Data for the task |

┌────────

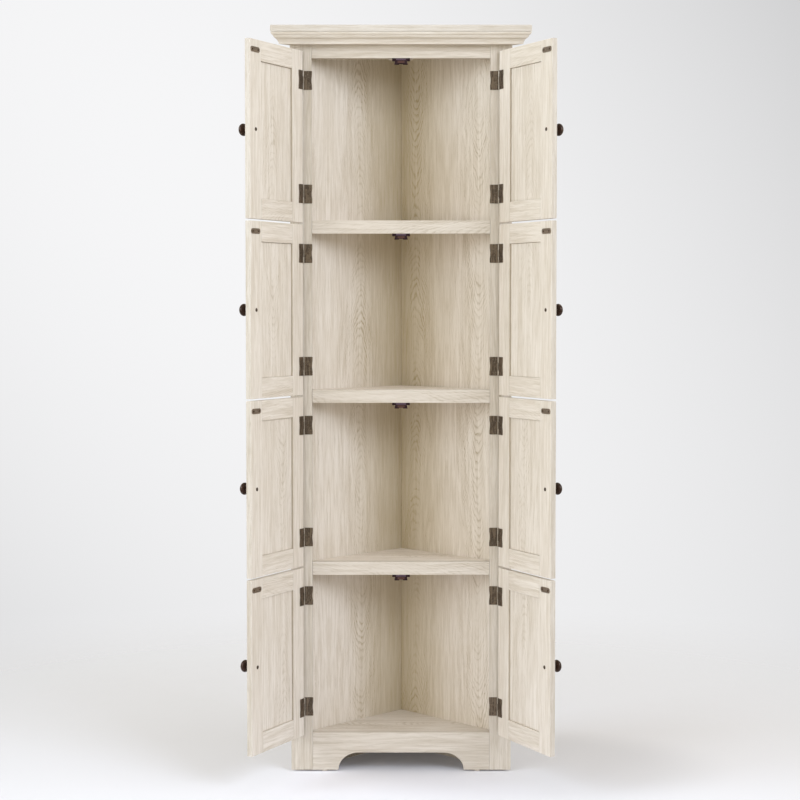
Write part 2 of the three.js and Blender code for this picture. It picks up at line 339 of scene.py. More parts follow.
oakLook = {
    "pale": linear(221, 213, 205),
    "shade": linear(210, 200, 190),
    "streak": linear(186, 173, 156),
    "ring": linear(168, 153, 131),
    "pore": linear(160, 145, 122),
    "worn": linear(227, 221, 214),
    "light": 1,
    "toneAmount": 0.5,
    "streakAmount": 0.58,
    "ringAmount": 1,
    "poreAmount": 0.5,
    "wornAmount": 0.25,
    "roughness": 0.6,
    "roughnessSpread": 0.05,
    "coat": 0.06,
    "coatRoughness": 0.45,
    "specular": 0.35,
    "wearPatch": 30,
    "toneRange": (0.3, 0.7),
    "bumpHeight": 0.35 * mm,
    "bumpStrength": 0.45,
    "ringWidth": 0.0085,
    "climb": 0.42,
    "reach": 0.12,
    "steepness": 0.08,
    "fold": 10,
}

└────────
┌────────

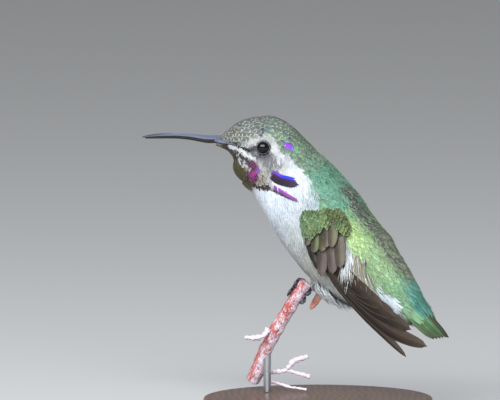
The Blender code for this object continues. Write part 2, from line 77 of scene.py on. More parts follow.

└────────

Set task | Search the data for the string "follow" and copy each line where it appears.

Complete output |
Write part 2 of the three.js and Blender code for this picture. It picks up at line 339 of scene.py. More parts follow.
The Blender code for this object continues. Write part 2, from line 77 of scene.py on. More parts follow.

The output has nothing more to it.